济南有过莺声燕语,南燕北归,也有过蜻蜓扑窗,知了螳螂。随着钢铁泥城的步步推进,渐渐都消失了,繁丽的自然色彩渐渐不再,渐渐被人的衣服上的色彩取代,是自然的光洒进了人的衣服中,还是衣服中的色攫取了自然的光?我不确定,但我知道人的衣服从清一色的中山服和军大衣,渐渐成为如今这样,大多数人还是开心,并幸福的吧——之于曾经的不得温饱来讲,如今的满目珍馐已是无上幸福,然而,却总觉得少了什么。
山之南,山之北,一个家庭的成员,四散于祖国,不知有多少懵懂的少男少女为了一纸文书远离家乡,也不只有多少苍老的祖父祖母抚着相册,仅凭相片让自己不至于忘记儿女家人。从小黑屋搬进大房子的一家人,所在的地方也从一个小家庭变成了大国家,而摩登的都市生活,悬在头上的二字“生存”,如一个手掌,延伸出来的丝线,随着年岁的蔓延,将每一个人束缚,绑紧,再绑紧,然后俘虏了他成为自己的傀儡,一座城市,现如今是灯火辉煌,歌舞升平,是灯红酒绿,是繁华如锦,而其下的每一个默默生活的人,或处于迷茫中任由丝线牵引,或追逐着那根绳,一步一步靠近那手掌,试图动得愈发灵敏。无论怎样,这都市,是繁荣的,亦是孤独的,寂寞的,无尽的喧嚣,实际上只是一个人的表演,一个握着丝线的傀儡师的表演。
望向太阳,常觉得它的光比小时候愈发冰冷,是心境如此,还是时过境迁,想弄懂这个问题,就去回忆童年的天空和太阳,然而回忆之中猛然惊醒,告诉自己一个答案:已然忘记。
这些变化,有的令人快乐,令人幸福,有的又令人悲哀,心痛。
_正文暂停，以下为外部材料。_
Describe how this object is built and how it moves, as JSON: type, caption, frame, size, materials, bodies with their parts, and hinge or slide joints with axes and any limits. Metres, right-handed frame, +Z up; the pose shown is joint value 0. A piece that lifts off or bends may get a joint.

但似乎这是一个必经的路途,是一个必要的过程,因为人只有失去时才懂了珍惜,失去的人多了,珍惜才会成为一个话题,一个信念,一个社会的风气,在此之下,人们开始回头,开始回忆,开始回家,只有经历过离别才会有相聚,大概这就是这个过程的意义,而在这个过程中,我们没有失去已经获得的,还能找回曾经失去的,就是所谓的进化和发展吧。
济南,越来越多的城市,越来越少的乡村,时至今年,我生长了十八年的旧居也已是待拆的境况,我怀念它,牢记它,然后离开了它,常想:如若窥一斑而知全豹,那么见全豹,也能知一斑之所存吧。怀着这样的想法,我道别了这个家乡,随着父母搬去了另一个地方。
如果不相信一切都会变好,那一切都会是悲观的,失去之后的哀叹是没有意义的,在此之上,如果能将它找回,然后紧紧抱住,大概就是失去的意义。